CAD and scene scripts
***

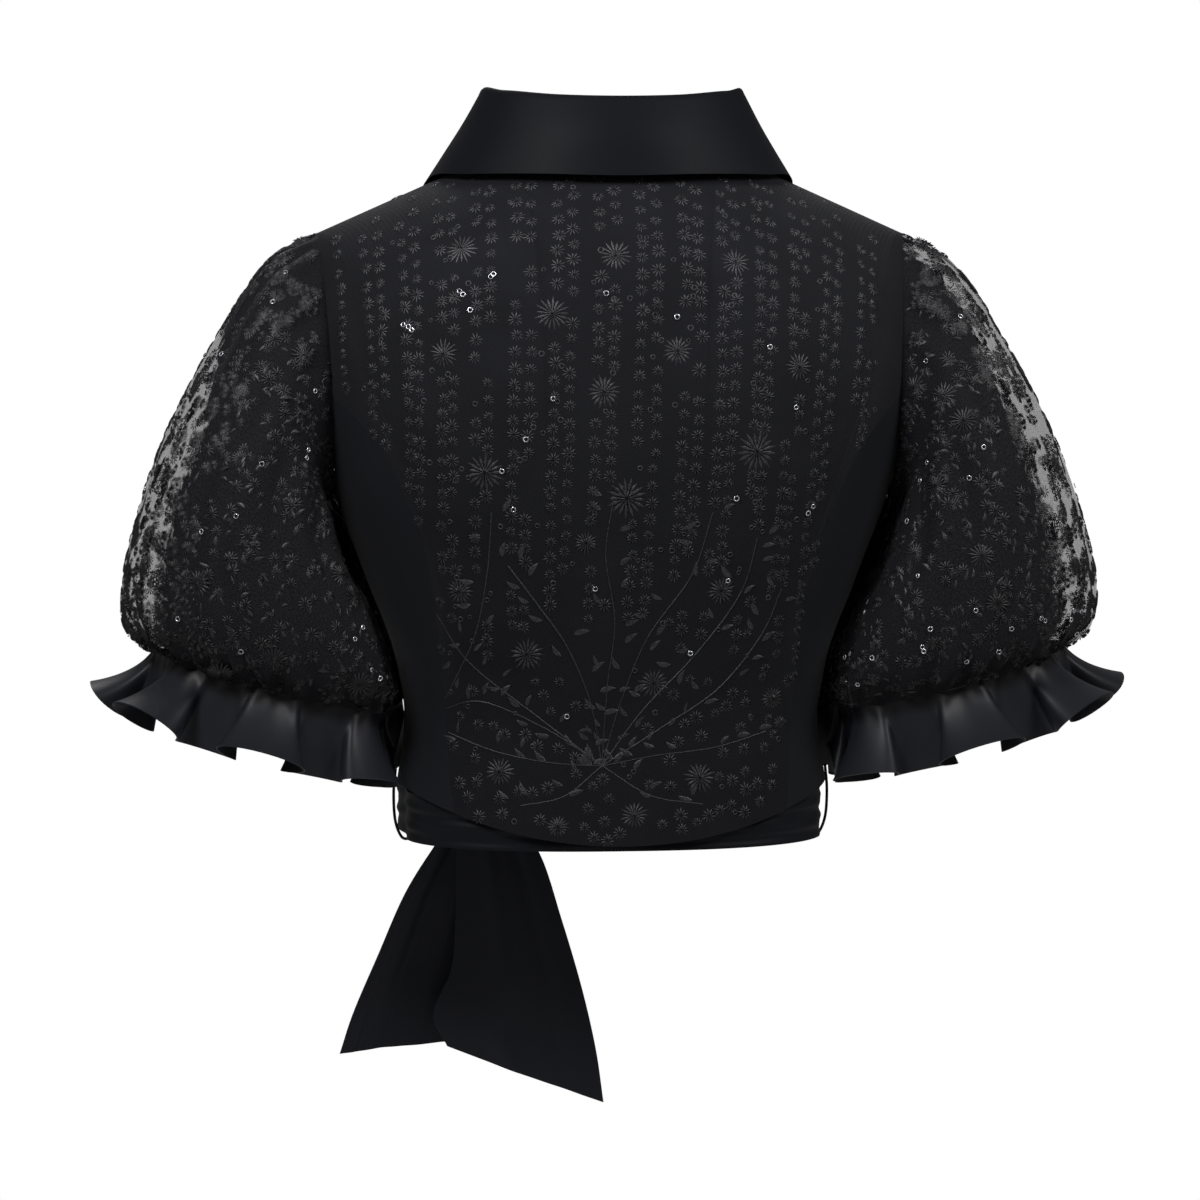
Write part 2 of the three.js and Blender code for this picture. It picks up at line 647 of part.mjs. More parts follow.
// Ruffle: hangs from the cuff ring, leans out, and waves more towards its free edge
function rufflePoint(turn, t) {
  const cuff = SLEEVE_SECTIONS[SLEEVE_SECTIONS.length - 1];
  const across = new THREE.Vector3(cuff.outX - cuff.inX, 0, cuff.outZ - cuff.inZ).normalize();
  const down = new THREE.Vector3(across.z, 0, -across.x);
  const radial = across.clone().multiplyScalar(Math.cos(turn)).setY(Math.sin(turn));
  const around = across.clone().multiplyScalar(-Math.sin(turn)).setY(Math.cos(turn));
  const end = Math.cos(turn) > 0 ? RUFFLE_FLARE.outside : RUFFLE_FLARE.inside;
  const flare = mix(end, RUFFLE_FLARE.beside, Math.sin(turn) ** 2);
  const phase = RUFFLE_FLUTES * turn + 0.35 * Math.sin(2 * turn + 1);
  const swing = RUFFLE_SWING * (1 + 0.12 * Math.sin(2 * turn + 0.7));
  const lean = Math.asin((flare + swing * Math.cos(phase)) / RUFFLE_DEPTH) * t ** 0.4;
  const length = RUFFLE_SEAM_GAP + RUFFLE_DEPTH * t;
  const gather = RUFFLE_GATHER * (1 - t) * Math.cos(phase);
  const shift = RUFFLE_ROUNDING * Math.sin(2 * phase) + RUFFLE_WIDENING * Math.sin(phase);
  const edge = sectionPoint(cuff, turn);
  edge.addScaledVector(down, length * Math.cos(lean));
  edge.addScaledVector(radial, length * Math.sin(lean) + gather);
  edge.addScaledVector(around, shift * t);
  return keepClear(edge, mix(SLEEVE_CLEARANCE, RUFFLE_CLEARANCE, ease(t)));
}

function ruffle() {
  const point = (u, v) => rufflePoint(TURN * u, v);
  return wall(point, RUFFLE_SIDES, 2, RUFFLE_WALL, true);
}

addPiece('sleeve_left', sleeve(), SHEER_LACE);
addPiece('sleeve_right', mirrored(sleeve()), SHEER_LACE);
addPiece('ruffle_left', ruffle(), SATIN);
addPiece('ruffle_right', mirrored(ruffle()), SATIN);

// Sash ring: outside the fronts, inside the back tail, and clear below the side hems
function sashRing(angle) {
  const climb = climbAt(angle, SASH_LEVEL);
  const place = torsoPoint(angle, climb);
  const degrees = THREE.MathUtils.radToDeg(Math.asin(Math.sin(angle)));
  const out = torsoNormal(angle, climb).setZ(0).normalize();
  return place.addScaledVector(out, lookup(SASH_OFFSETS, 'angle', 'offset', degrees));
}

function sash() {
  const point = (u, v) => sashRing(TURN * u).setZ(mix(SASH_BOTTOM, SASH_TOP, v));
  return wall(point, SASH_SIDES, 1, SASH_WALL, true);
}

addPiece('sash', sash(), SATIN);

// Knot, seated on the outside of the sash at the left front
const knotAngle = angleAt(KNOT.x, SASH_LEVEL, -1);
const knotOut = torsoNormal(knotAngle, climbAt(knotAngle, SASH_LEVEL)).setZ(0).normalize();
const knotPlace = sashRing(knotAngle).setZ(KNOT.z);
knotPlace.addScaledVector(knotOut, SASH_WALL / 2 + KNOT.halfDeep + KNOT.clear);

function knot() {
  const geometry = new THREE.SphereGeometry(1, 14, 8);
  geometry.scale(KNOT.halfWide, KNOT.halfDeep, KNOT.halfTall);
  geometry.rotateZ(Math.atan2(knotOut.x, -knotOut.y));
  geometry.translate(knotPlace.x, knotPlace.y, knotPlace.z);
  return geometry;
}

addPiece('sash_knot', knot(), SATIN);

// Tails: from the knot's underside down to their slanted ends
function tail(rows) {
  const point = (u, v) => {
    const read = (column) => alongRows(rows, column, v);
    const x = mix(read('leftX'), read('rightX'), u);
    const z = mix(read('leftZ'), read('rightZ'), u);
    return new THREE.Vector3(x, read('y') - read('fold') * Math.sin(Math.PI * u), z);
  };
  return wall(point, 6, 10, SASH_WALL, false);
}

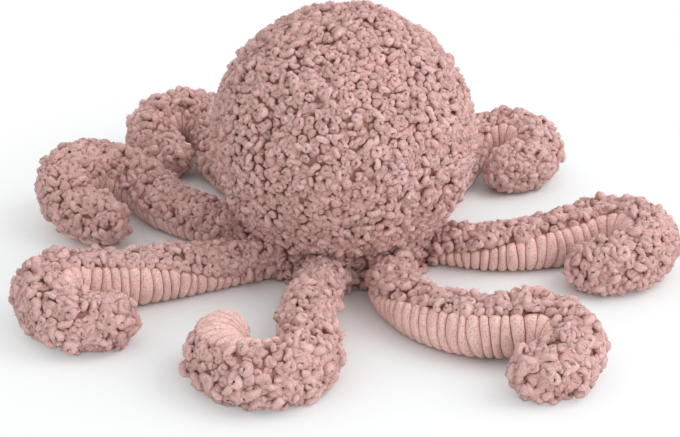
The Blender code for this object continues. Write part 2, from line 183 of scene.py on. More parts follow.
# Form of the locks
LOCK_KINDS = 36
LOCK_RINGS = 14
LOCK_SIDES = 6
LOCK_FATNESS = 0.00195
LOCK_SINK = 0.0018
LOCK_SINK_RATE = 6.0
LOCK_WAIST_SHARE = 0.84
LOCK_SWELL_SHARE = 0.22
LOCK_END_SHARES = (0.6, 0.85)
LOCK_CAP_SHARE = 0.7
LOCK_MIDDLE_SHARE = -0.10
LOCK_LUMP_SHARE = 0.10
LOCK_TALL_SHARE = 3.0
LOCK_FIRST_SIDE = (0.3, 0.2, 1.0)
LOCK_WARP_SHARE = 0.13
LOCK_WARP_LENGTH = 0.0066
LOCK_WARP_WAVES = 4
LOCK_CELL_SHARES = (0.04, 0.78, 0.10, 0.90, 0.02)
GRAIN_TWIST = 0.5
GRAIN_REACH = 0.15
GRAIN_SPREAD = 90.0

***

— TASK STATEMENT —
Repeat exactly, and only, the lines from the line containing "The Blender code" through the last line of the records above, both included.

— RIGHT ANSWER —
The Blender code for this object continues. Write part 2, from line 183 of scene.py on. More parts follow.
# Form of the locks
LOCK_KINDS = 36
LOCK_RINGS = 14
LOCK_SIDES = 6
LOCK_FATNESS = 0.00195
LOCK_SINK = 0.0018
LOCK_SINK_RATE = 6.0
LOCK_WAIST_SHARE = 0.84
LOCK_SWELL_SHARE = 0.22
LOCK_END_SHARES = (0.6, 0.85)
LOCK_CAP_SHARE = 0.7
LOCK_MIDDLE_SHARE = -0.10
LOCK_LUMP_SHARE = 0.10
LOCK_TALL_SHARE = 3.0
LOCK_FIRST_SIDE = (0.3, 0.2, 1.0)
LOCK_WARP_SHARE = 0.13
LOCK_WARP_LENGTH = 0.0066
LOCK_WARP_WAVES = 4
LOCK_CELL_SHARES = (0.04, 0.78, 0.10, 0.90, 0.02)
GRAIN_TWIST = 0.5
GRAIN_REACH = 0.15
GRAIN_SPREAD = 90.0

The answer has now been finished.